## STATED TASK
Check every line below for the string "scene", and copy the lines that contain it.

## INFORMATION SHOWN

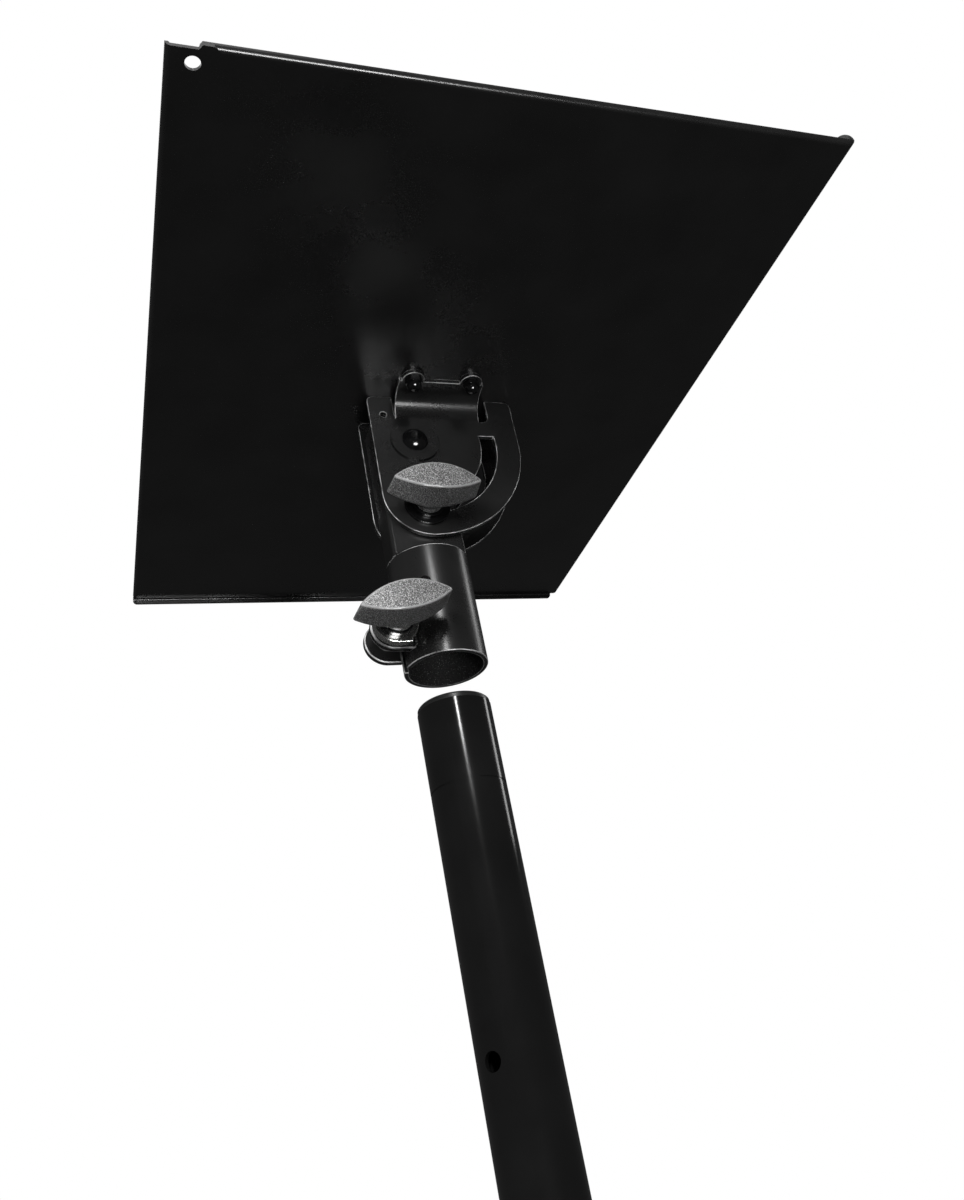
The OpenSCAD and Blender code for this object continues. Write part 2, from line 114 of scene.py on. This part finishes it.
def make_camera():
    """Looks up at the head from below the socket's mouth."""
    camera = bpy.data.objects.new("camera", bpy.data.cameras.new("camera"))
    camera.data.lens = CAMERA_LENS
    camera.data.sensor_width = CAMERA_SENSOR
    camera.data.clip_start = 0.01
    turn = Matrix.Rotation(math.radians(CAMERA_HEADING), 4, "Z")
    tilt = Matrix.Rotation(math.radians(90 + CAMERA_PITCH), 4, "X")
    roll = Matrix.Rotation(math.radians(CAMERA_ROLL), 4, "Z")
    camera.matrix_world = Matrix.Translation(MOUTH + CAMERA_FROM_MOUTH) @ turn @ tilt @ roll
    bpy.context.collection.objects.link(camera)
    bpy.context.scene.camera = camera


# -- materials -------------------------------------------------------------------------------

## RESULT
The OpenSCAD and Blender code for this object continues. Write part 2, from line 114 of scene.py on. This part finishes it.
    bpy.context.scene.camera = camera